As a research administrator, I wish to use a broader variety of measures to assess impact including repository metrics and incorporate them in my reports that assess the impact of the research I support.
As a repository manager, I want to be able to access the metadata in my repository in real time through an API in order to build views or services on any platform using the data.
As a user, I want my repository to recognize me and others so that I can be connected with other users who I know, leave comments and be informed of content that is of interest to me.
As a user, I want to discover repository materials of interest via aggregators or other search services such as Google, Google Scholar, CORE, and so on.
As a researcher or repository manager, I want to deposit my research object with as little effort as possible into the repository platform.
As a scholar or institution, I want my research outputs to be available over the long term and remain as a permanent part of the scholarly record.
As a web reference manager, annotation tool, or crawler, when I encounter a landing page or any other web resource that is part of a scholarly object, I need to easily identify the associated persistent HTTP URI for the resource, so that I can retrieve it.

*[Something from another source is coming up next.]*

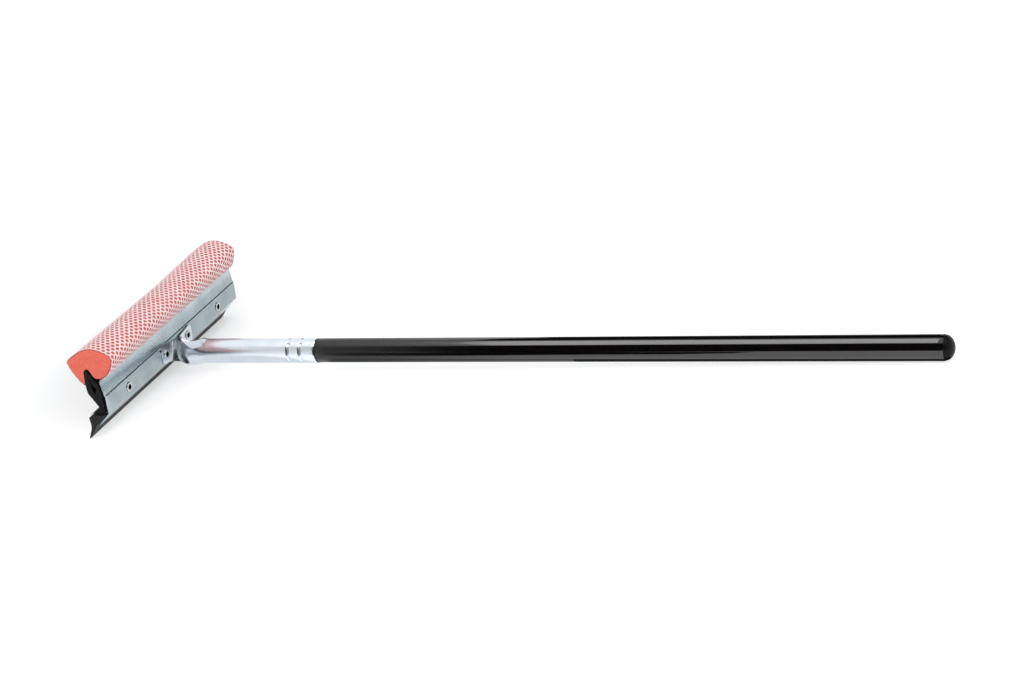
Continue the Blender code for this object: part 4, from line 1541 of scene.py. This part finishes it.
@dataclass
class BackPlate:
    """The zinc plate, bent with a lip at the blade and a joggle above the rivets."""

    path: Pairs = ((9.55, 9.05), (21.02, 19.03), (22.28, 33.07), (21.57, 34.14), (20.93, 45.62))
    thickness: float = 0.8 * MM
    length: float = 203.2 * MM
    bend_radius: float = 0.9 * MM
    bend_steps: int = 6
    sheared_edge: float = 0.14 * MM
    edge_angle: float = 60.0
    station_spacing: float = 1.6 * MM
    # the sheared top edge runs a little unevenly
    wave: float = 0.16 * MM
    wave_length: float = 11 * MM
    wave_reach: float = 6 * MM
    wave_seed: float = 5.0

    def build(self) -> bpy.types.Mesh:
        """Bends the plate.

        Returns:
            The mesh, in the tool's frame.
        """
        back = bent(points_mm(self.path), self.bend_radius, self.bend_steps)
        front = offset(back, self.thickness)
        count = round(self.length / self.station_spacing)
        top = back[-1].y
        points = []
        for station in range(count + 1):
            along = self.length * (station / count - 0.5)
            wave = noise.noise(Vector((along / self.wave_length, self.wave_seed, 0.0))) * self.wave
            for point in back + front[::-1]:
                share = max(0.0, 1 - (top - point.y) / self.wave_reach)
                points.append(Vector((point.x, along, point.y + wave * share)))
        half = len(back)
        size = half * 2
        faces = tube_faces(count + 1, size)
        for start in (0, count * size):
            faces += [[start + index, start + index + 1, start + size - 2 - index, start + size - 1 - index]
                      for index in range(half - 1)]
        return mesh_of("plate", points, faces)

    def dress(self, material: bpy.types.Material) -> bpy.types.Object:
        """Puts the plate in the scene.

        Args:
            material: its finish.

        Returns:
            The plate.
        """
        piece = piece_from("joggled_plate", self.build(), material, "back_plate")
        for along in sorted(place.along for place in RIVETS):
            ROW.drill(piece, along)
        modify(piece, "edge", "BEVEL", width=self.sheared_edge, segments=2, limit_method="ANGLE",
               angle_limit=math.radians(self.edge_angle))
        return piece


# Pieces carried over


@dataclass
class CarriedOver:
    """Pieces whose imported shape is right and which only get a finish."""

    nodes: Mapping[str, bpy.types.Object]
    sheet: bpy.types.Material

    def dress(self) -> list[bpy.types.Object]:
        """Gives each piece its finish.

        Returns:
            The pieces.
        """
        blade = Rubber("extruded_black_rubber", "0A0A0A", "141412", 0.55, 0.3).build()
        core = Rubber("folded_black_rubber", "0B0A0B", "141213", 0.65, 0.22).build()
        # its flange behind the plate carries painted shade
        retainer = FlangeShadedSheet().build()
        finishes = {"blade_retainer": retainer, "front_bar": self.sheet, "blade": blade, "sponge_core": core}
        for name, material in finishes.items():
            self.nodes[name].data.materials.clear()
            self.nodes[name].data.materials.append(material)
        return [self.nodes[name] for name in finishes]


# The studio


@dataclass(frozen=True)
class Card:
    """A card that only reflections see; one whose corners have two figures lies just over the floor."""

    name: str
    colour: str
    corners: tuple[tuple[float, ...], ...]
    strength: float = 1.0
    floor_gap: float = 0.4 * MM

    def stand(self) -> None:
        """Stands the card in the studio."""
        corners = [Vector((*corner, self.floor_gap)[:3]) for corner in self.corners]
        card = placed(self.name, mesh_of(self.name, corners, [list(range(len(corners)))]))
        card.visible_camera = card.visible_diffuse = card.visible_shadow = False
        card.data.materials.append(LitCard(self.name + "_surface", self.colour, self.strength).build())


CARDS = (
    Card("softbox_face", "FFFFFF", ((-0.23, -0.545, 1.2), (0.73, -0.545, 1.2), (0.73, 0.305, 1.2),
                                    (-0.23, 0.305, 1.2)), 3.6),
    Card("flag_front", "101010", ((-0.21, -1.0, 0.0), (1.6, -1.0, 0.0), (1.6, -1.0, 1.9),
                                  (-0.85, -1.0, 1.9))),
    Card("flag_on_floor", "101010", ((0.145, -0.036), (0.25, -0.031), (0.34, -0.036), (0.42, -0.035),
                                     (0.46, -0.05), (0.46, -0.12), (0.37, -0.26), (0.26, -0.41),
                                     (0.0, -0.98), (-0.30, -0.98), (-0.30, -0.74))),
    # painted shadow: grey cards lying on the floor under the handle and by the ferrule, seen only in
    # reflections, for the handle's shadow on the floor
    Card("painted_handle_shadow_card", "4C4C4C", ((0.35, -0.009), (0.45, -0.008), (0.62, -0.007), (0.62, 0.06),
                                         (0.35, 0.06))),
    Card("painted_ferrule_shadow_card", "B0B0B0", ((0.15, -0.015), (0.35, -0.009), (0.35, 0.06), (0.15, 0.06))),
    Card("flag_behind_plate", "282C30", ((0.15, 0.45, 0.08), (0.6, 0.45, 0.14), (0.6, 0.45, 0.42),
                                         (0.15, 0.45, 0.34))),
    Card("flag_by_plate", "E8E8E8", ((0.03, -0.06), (0.06, -0.06), (0.10, -0.03), (0.145, 0.0), (0.2, 0.3),
                                     (0.03, 0.3))),
    Card("flag_back", "101010", ((-0.2, 1.2, 0.62), (1.6, 1.2, 0.62), (1.6, 1.2, 2.6), (-0.9, 1.2, 2.6))),
    Card("flag_left", "202428", ((-1.2, -0.45, 0.05), (-1.2, 1.2, 0.05), (-1.2, 1.2, 1.3),
                                 (-1.2, -0.45, 1.3))),
)


@dataclass
class Studio:
    """The white floor, the lights, the cards and the camera."""

    floor_half: float = 6.0
    floor_drop: float = 0.1 * MM
    key_size: float = 0.9
    key_spot: Spot = (0.85, -0.75, 1.1)
    key_target: Spot = (0.1, 0.0, 0.03)
    key_radiance: float = 2.6
    fill: float = 0.92
    camera_spot: Spot = (812.02, -1114.0, 571.79)
    camera_right: Spot = (0.925899, 0.336543, -0.171607)
    camera_up: Spot = (0.005782, 0.441584, 0.897201)
    camera_back: Spot = (0.377726, -0.831710, 0.406917)
    lens: float = 65.12
    sensor: float = 36.0

    def floor(self) -> None:
        """Lays the floor, which keeps the object's shadow."""
        corners = [Vector((x, y, 0.0)) * self.floor_half for x, y in ((-1, -1), (1, -1), (1, 1), (-1, 1))]
        floor = placed("floor", mesh_of("floor", corners, [[0, 1, 2, 3]]))
        floor.location.z = -self.floor_drop
        floor.data.materials.append(WhitePaper().build())

    def world(self) -> None:
        """A white room: white to the eye and in reflections, and a moderate fill on the object."""
        world = bpy.data.worlds.new("studio")
        bpy.context.scene.world = world
        world.use_nodes = True
        world.node_tree.nodes.clear()
        add = partial(add_node, world.node_tree)
        fill = add("Background", {"Color": linear("F4F7FA"), "Strength": self.fill})
        white = add("Background", {"Color": linear("FFFFFF"), "Strength": 1.0})
        mixed = add("MixShader", links={0: seen_directly(add), 1: fill, 2: white})
        add("OutputWorld", links={"Surface": mixed})

    def key(self) -> None:
        """Hangs the key light at the right, in front, which lights but isn't seen in reflections."""
        lamp = bpy.data.lights.new("key", "AREA")
        lamp.size = self.key_size
        lamp.energy = self.key_radiance * math.pi * self.key_size ** 2
        box = placed("key", lamp)
        box.location = self.key_spot
        away = Vector(self.key_spot) - Vector(self.key_target)
        box.rotation_euler = away.to_track_quat("Z", "Y").to_euler()
        box.visible_glossy = False

    def camera(self) -> None:
        """Sets the camera where the photograph was taken from."""
        data = bpy.data.cameras.new("camera")
        data.lens, data.sensor_width = self.lens, self.sensor
        data.clip_start, data.clip_end = 0.01, 100.0
        camera = placed("camera", data)
        turn = Matrix((self.camera_right, self.camera_up, self.camera_back)).transposed().to_4x4()
        turn.translation = Vector(self.camera_spot) * MM
        camera.matrix_world = ToolFrame().matrix() @ turn
        bpy.context.scene.camera = camera

    def build(self) -> None:
        """Sets up the whole studio."""
        self.floor()
        self.world()
        self.key()
        for card in CARDS:
            card.stand()
        self.camera()
        bpy.context.scene.view_settings.view_transform = "Standard"


def report(*pieces: bpy.types.Object) -> None:
    """Reports pieces in the log."""
    for piece in pieces:
        LOG.info("%s: %d faces", piece.name, len(piece.data.polygons))


def main() -> None:
    """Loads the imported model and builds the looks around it."""
    logging.basicConfig(level=logging.INFO, format="%(message)s")
    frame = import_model()
    sheet = ZincSheet().build()
    # painted shade for inside the rivets' bores
    dark = BoreShade().build()
    report(*CarriedOver(frame["nodes"], sheet).dress())
    report(BackPlate().dress(sheet))
    foam = FoamSponge().dress()
    report(foam, NetSleeve().dress(foam))
    report(Ferrule().dress())
    rivet_zinc = ZincTube("bright_zinc_rivet", "E4E8EA", "CFD5D8").build()
    for place in RIVETS:
        report(TubularRivet(place).dress(rivet_zinc, dark))
    report(Handle().dress())
    Studio().build()


if __name__ == "__main__":
    main()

As a machine or human user, I need to easily and uniformly identify the licensing and re-use conditions of a scholarly resource, so that I know what I am allowed to do with it.
As a human or machine user, I want to easily and uniformly identify the metadata in a repository record, so that I can ascertain the relevance of the resource.
As a human or machine user, I want to be able to mine the collective full text content of repositories to discover new relationships and make new discoveries.
As a repository manager, I want my repository to be automatically notified about new or modified relevant objects and metadata, so that I can have a more complete and accurate collection. I also want other, remote systems to be notified of changes made to my collection to ensure that records are standardized across various locations.
As a user, I want to be able to comment on or review the work of my colleagues and have those reviews (and reviewers) publicly available to other readers, so that the quality of these a resource can be assessed by others.
As a user, I want to receive recommendations about content that is of potential interest to me and related to my work, so I increase my knowledge in my field.
As a researcher, I want to know how many times a repository object has been downloaded and used by others according to standard metrics.
As a repository user, I want to have access to a global, cross-repository social feed so that I am informed about activities in which I have registered an active interest.
As a research manager (funder of institution), I want to be able to track the research outputs related to a specific funded project.